• DO THIS: Write out exactly the lines from the line with "Everything is in" through the line with "points = [vertex.co", both ends included, and no other line.
━━━
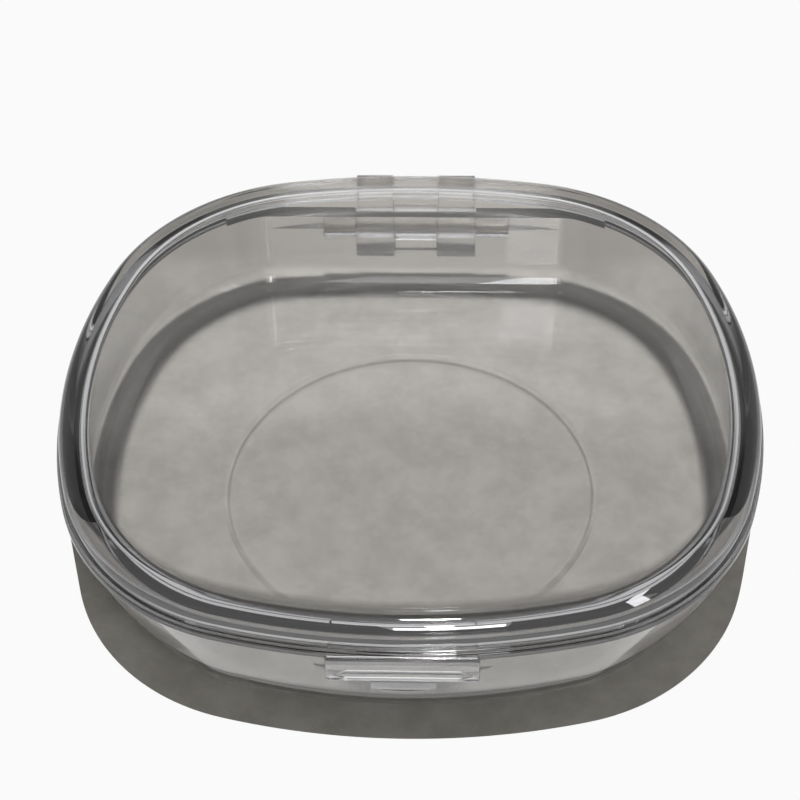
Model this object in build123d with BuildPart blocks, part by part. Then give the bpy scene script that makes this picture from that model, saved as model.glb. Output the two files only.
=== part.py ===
from build123d import *
import os

# Orthodontic retainer case, clear moulded plastic, closed.
# Millimetres, +Z up, origin on the table under the middle of the rim.
# The front, with the thumb tab, faces -Y and the hinge runs along X at +Y.

# Rim outline: four bowed sides joined by round corners.
rim_width = 84.0
rim_length = 77.56
front_bow = 85.4
back_bow = 99.0
side_bow = 60.2
side_bow_forward = 1.05
front_corner = 26.1
back_corner = 28.0

# Base shell.
base_height = 13.0
base_setback = 1.2
base_wall = 1.6
base_floor = 1.5
bottom_round = 4.4
floor_chamfer = 2.4
lip_height = 1.0
lip_gap_half_width = 25.0
ring_radius = 22.8
ring_forward = 3.6
ring_depth = 0.3

# Lid shell.
lid_height = 5.0
lid_panel = 1.5
skirt_wall = 1.2
skirt_chamfer = 0.9
bead_height = 1.3
bead_proud = 0.5
shoulder_round = 2.0
lip_clearance = 0.3

# Thumb tab on the lid, and the recess under it in the front wall of the base.
tab_width = 16.6
tab_drop = 3.0
tab_proud = 0.32
tab_thickness = 1.0
recess_width = 22.7
recess_depth = 0.8
recess_side_height = 5.6
recess_middle_height = 7.0

# Latch: a ridge on the base and a nib on the tab that passes close by it.
latch_width = 10.0
latch_ridge_drop = 1.2
latch_ridge_reach = 0.5
latch_nib_height = 0.9
latch_clearance = 0.2

# Hinge: five knuckles on one pin, in a pocket behind a flat on the back wall.
hinge_drop = 3.4
hinge_overhang = 0.32
barrel_radius = 2.1
pin_radius = 0.95
pin_chamfer = 0.2
pin_end_gap = 0.1
grip_clearance = 0.02
running_clearance = 0.04
side_clearance = 0.15
middle_knuckle_width = 5.7
arm_width = 4.9
boss_width = 4.45
rib_setback = 0.2
rib_drop = 1.2
ledge_drop = 3.0
hinge_flat_inset = 3.28
pocket_gap = 0.25
pocket_swing_room = 1.9
pad_wall = 1.15
pad_corner_round = 8.0

# How far every cut runs past the face that it opens.
overrun = 5.0

# Heights and insets that follow from the sizes above.
rim_front = -rim_length / 2
rim_back = rim_length / 2
case_height = base_height + lid_height
panel_z = case_height - lid_panel
cavity_inset = base_setback + base_wall
skirt_inset = bead_proud + skirt_wall
lip_inset = skirt_inset + lip_clearance

# Hinge places that follow from the sizes above.
hinge_y = rim_back + hinge_overhang - barrel_radius
hinge_z = base_height - hinge_drop
arm_inner_x = middle_knuckle_width / 2 + side_clearance
arm_middle_x = arm_inner_x + arm_width / 2
pocket_half_width = arm_inner_x + arm_width + side_clearance
boss_middle_x = pocket_half_width + boss_width / 2
boss_end_x = pocket_half_width + boss_width
pin_length = 2 * (boss_end_x - pin_end_gap)
ledge_z = base_height - ledge_drop
hinge_flat_y = rim_back - hinge_flat_inset
pocket_y = hinge_y - barrel_radius - pocket_gap
pocket_z = hinge_z - barrel_radius - pocket_swing_room
pad_y = pocket_y - pad_wall

# Front places that follow from the sizes above.
tab_front = rim_front - tab_proud
tab_inner = tab_front + tab_thickness
recess_y = rim_front + base_setback + recess_depth
latch_ridge_y = recess_y - latch_ridge_reach
latch_nib_reach = latch_ridge_y - latch_clearance - tab_inner


def rim_outline(inset):
    """Draw the rim's outline in the open sketch, drawn in all round by the inset."""
    with Locations((0, rim_front + front_bow)):
        Circle(front_bow - inset)
    with Locations((0, rim_back - back_bow)):
        Circle(back_bow - inset, mode=Mode.INTERSECT)
    for side in (-1, 1):
        with Locations((side * (side_bow - rim_width / 2), -side_bow_forward)):
            Circle(side_bow - inset, mode=Mode.INTERSECT)
    fillet(vertices().group_by(Axis.Y)[0], front_corner - inset)
    fillet(vertices().group_by(Axis.Y)[-1], back_corner - inset)


# Base shell: a tray with an upright wall, rounded where it meets the table.
with BuildPart() as base_shell:
    with BuildSketch(Plane.XY.offset(base_height)):
        rim_outline(base_setback)
    extrude(amount=-base_height)
    fillet(base_shell.faces().sort_by(Axis.Z)[0].edges(), bottom_round)

    # The lip stands inside the lid's skirt and stops short of the hinge on both sides.
    with BuildSketch(Plane.XY.offset(base_height)):
        rim_outline(lip_inset)
    extrude(amount=lip_height)
    with BuildSketch(Plane.XY.offset(base_height)):
        with Locations((0, rim_back)):
            Rectangle(2 * lip_gap_half_width, rim_back, align=(Align.CENTER, Align.CENTER))
    extrude(amount=lip_height + overrun, mode=Mode.SUBTRACT)

    # The cavity is flat at the back, where the wall is thick enough for the hinge pocket.
    with BuildSketch(Plane.XY.offset(base_height)) as cavity_mouth:
        rim_outline(cavity_inset)
        with Locations((0, pad_y)):
            Rectangle(rim_width, rim_length, align=(Align.CENTER, Align.MAX), mode=Mode.INTERSECT)
        fillet(vertices().group_by(Axis.Y)[-1], pad_corner_round)
    extrude(amount=lip_height + overrun, mode=Mode.SUBTRACT)
    extrude(cavity_mouth.sketch, amount=base_floor - base_height, mode=Mode.SUBTRACT)
    chamfer(base_shell.faces(Select.LAST).sort_by(Axis.Z)[0].edges(), floor_chamfer)

    # A shallow round recess in the floor.
    with BuildSketch(Plane.XY.offset(base_floor)):
        with Locations((0, -ring_forward)):
            Circle(ring_radius)
    extrude(amount=-ring_depth, mode=Mode.SUBTRACT)

    # The flat and its lens-shaped ledge, which keep the wall clear of the opening lid.
    with BuildSketch(Plane.XY.offset(ledge_z)):
        with Locations((0, hinge_flat_y)):
            Rectangle(rim_width, rim_back, align=(Align.CENTER, Align.MIN))
    extrude(amount=ledge_drop + overrun, mode=Mode.SUBTRACT)

    # The pocket that the lid's arms swing down through.
    with BuildSketch(Plane.XY.offset(pocket_z)):
        with Locations((0, pocket_y)):
            Rectangle(2 * pocket_half_width, rim_back, align=(Align.CENTER, Align.MIN))
    extrude(amount=base_height - pocket_z + overrun, mode=Mode.SUBTRACT)

    # The middle knuckle stands on a web in the pocket, with a boss on each side of it.
    with BuildSketch(Plane.YZ):
        with Locations((hinge_y, hinge_z)):
            Circle(barrel_radius)
            Rectangle(
                hinge_y - pocket_y + pad_wall / 2,
                hinge_z - pocket_z + base_wall / 2,
                align=(Align.MAX, Align.MAX),
            )
    extrude(amount=middle_knuckle_width / 2, both=True)
    for side in (-1, 1):
        with BuildSketch(Plane.YZ.offset(side * boss_middle_x)):
            with Locations((hinge_y, hinge_z)):
                Circle(barrel_radius)
        extrude(amount=boss_width / 2, both=True)
    with BuildSketch(Plane.YZ):
        with Locations((hinge_y, hinge_z)):
            Circle(pin_radius + grip_clearance)
    extrude(amount=boss_end_x, both=True, mode=Mode.SUBTRACT)

    # The thumb recess has a bowed lower edge.
    with BuildSketch(Plane.XZ.offset(-recess_y)):
        with BuildLine():
            lower_edge = ThreePointArc(
                (-recess_width / 2, base_height - recess_side_height),
                (0, base_height - recess_middle_height),
                (recess_width / 2, base_height - recess_side_height),
            )
            Polyline(
                lower_edge @ 1,
                (recess_width / 2, base_height),
                (-recess_width / 2, base_height),
                lower_edge @ 0,
            )
        make_face()
    extrude(amount=overrun, mode=Mode.SUBTRACT)

    # The latch ridge is a half-round bar across the recess.
    with BuildSketch(Plane.YZ):
        with Locations((recess_y, base_height - latch_ridge_drop)):
            Circle(latch_ridge_reach)
    extrude(amount=latch_width / 2, both=True)
base_shell.part.label = "base_shell"

# Lid shell: a rounded tray turned over, with a bead round its mouth.
with BuildPart() as lid_shell:
    with BuildSketch(Plane.XY.offset(base_height)):
        rim_outline(bead_proud)
    extrude(amount=lid_height)
    fillet(lid_shell.faces().sort_by(Axis.Z)[-1].edges(), shoulder_round)
    with BuildSketch(Plane.XY.offset(base_height)):
        rim_outline(0)
    extrude(amount=bead_height)
    with BuildSketch(Plane.XY.offset(base_height)):
        rim_outline(skirt_inset)
    extrude(amount=panel_z - base_height, mode=Mode.SUBTRACT)
    chamfer(lid_shell.faces(Select.LAST).sort_by(Axis.Z)[-1].edges(), skirt_chamfer)

    # The thumb tab hangs from the bead over the recess in the base.
    with BuildSketch(Plane.XY.offset(base_height - tab_drop)):
        with Locations((0, tab_front)):
            Rectangle(tab_width, tab_thickness, align=(Align.CENTER, Align.MIN))
    extrude(amount=tab_drop + bead_height)
    with BuildSketch(Plane.YZ):
        with Locations((tab_inner, base_height - tab_drop)):
            Rectangle(latch_nib_reach, latch_nib_height, align=(Align.MIN, Align.MIN))
    extrude(amount=latch_width / 2, both=True)

    # Each arm is a barrel on the pin and a rib that runs up the back of the skirt.
    for side in (-1, 1):
        with BuildSketch(Plane.YZ.offset(side * arm_middle_x)):
            with Locations((hinge_y, hinge_z)):
                Circle(barrel_radius)
                Rectangle(
                    barrel_radius - rib_setback,
                    case_height - rib_drop - hinge_z,
                    align=(Align.MIN, Align.MIN),
                )
        extrude(amount=arm_width / 2, both=True)
    with BuildSketch(Plane.YZ):
        with Locations((hinge_y, hinge_z)):
            Circle(pin_radius + running_clearance)
    extrude(amount=pocket_half_width, both=True, mode=Mode.SUBTRACT)
lid_shell.part.label = "lid_shell"

# Hinge pin: a plain steel wire, chamfered at both ends.
with BuildPart() as hinge_pin:
    with BuildSketch(Plane.YZ):
        with Locations((hinge_y, hinge_z)):
            Circle(pin_radius)
    extrude(amount=pin_length / 2, both=True)
    chamfer(hinge_pin.edges().filter_by(GeomType.CIRCLE), pin_chamfer)
hinge_pin.part.label = "hinge_pin"

os.makedirs("parts", exist_ok=True)
for piece in (base_shell, lid_shell, hinge_pin):
    export_step(piece.part, f"parts/{piece.part.label}.step")
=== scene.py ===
"""Dresses the clear retainer case: two moulded shells, a steel hinge pin, floor, lamps and camera.

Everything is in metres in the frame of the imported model: +Z up, -Y the front, origin on the floor.
"""

import logging
import math
from dataclasses import dataclass
from enum import Enum
from functools import partial
from typing import Sequence

import bpy
import numpy as np
from mathutils import Matrix, Vector


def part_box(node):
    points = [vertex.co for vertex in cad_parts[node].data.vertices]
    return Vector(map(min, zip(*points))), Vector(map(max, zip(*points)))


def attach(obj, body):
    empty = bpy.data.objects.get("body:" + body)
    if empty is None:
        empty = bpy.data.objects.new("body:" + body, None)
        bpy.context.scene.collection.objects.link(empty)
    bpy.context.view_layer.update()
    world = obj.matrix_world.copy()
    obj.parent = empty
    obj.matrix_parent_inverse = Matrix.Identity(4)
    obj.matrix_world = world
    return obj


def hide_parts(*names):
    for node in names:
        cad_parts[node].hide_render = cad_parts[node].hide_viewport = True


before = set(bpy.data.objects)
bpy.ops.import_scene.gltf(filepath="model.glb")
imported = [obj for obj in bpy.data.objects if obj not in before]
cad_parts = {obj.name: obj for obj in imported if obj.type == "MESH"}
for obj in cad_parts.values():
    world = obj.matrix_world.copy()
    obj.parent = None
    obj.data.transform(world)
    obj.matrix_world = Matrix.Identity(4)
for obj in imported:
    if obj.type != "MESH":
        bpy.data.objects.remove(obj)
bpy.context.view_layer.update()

MM = 0.001
log = logging.getLogger("retainer_case")

QUARTER = math.pi / 2

# The longest piece of an arc: of the rim where it is only measured, of bars along X and of the pin.
RIM_STEP = 1 * MM
BAR_STEP = 0.12 * MM
PIN_STEP = 0.08 * MM

# The fewest pieces of any arc, the share of a step that two points need between them, and the turn
# in radians below which a path runs straight.
FEWEST_PIECES = 3
SAME_POINT = 1e-4
STRAIGHT = 1e-6

# Settings and inputs that many shader nodes share.
SOFT = {"interpolation_type": "SMOOTHSTEP"}
COLOURS = {"data_type": "RGBA"}
TIMES = {"operation": "MULTIPLY"}
LARGER = {"operation": "MAXIMUM"}
FALLING = {"To_Min": 1.0, "To_Max": 0.0}


class Axis(Enum):
    """Which row axis a lofted form stacks its rows along."""

    X = 0
    Y = 1
    Z = 2


class Join(Enum):
    """What a second form does to the first one."""

    ADD = "UNION"
    CUT = "DIFFERENCE"


@dataclass(frozen=True)
class Arc:
    """One arc of an outline: centre, radius and the angles of its outward normal, in radians.

    A hollow arc has a radius below zero, and its normals turn clockwise.
    """

    x: float
    y: float
    radius: float
    start: float
    stop: float

    def mirrored(self) -> "Arc":
        """The same arc on the other side of the Y axis."""
        return Arc(-self.x, self.y, self.radius, math.pi - self.stop, math.pi - self.start)

    def inset(self, amount: float) -> "Arc":
        """The same arc, drawn in towards its centre."""
        return Arc(self.x, self.y, self.radius - amount, self.start, self.stop)


@dataclass(frozen=True)
class Outline:
    """A closed outline, which runs straight where one arc ends and the next starts elsewhere."""

    arcs: tuple[Arc, ...]

    def inset(self, amount: float) -> "Outline":
        """The outline drawn in all round, with every normal as it was."""
        return Outline(tuple(arc.inset(amount) for arc in self.arcs))

    def columns(self, step: float) -> tuple[np.ndarray, np.ndarray]:
        """Points and outward normals along the outline.

        A point is its arc's centre plus the radius times the cosine and sine of the normal's angle.

        Args:
            step: the longest distance between two points of an arc.

        Returns:
            Two arrays of (x, y) rows, points and normals, anticlockwise.
        """
        points, normals = [], []
        for arc in self.arcs:
            length = abs(arc.radius * (arc.stop - arc.start))
            count = max(FEWEST_PIECES, math.ceil(length / step))
            angles = np.linspace(arc.start, arc.stop, count + 1)
            normal = np.stack([np.cos(angles), np.sin(angles)], axis=1)
            points.append(np.array([arc.x, arc.y]) + arc.radius * normal)
            normals.append(normal)
        points, normals = np.vstack(points), np.vstack(normals)
        gaps = np.linalg.norm(points - np.roll(points, 1, axis=0), axis=1)
        moved = gaps > step * SAME_POINT
        return points[moved], normals[moved]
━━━
• OUTPUT:
Everything is in metres in the frame of the imported model: +Z up, -Y the front, origin on the floor.
"""

import logging
import math
from dataclasses import dataclass
from enum import Enum
from functools import partial
from typing import Sequence

import bpy
import numpy as np
from mathutils import Matrix, Vector


def part_box(node):
    points = [vertex.co for vertex in cad_parts[node].data.vertices]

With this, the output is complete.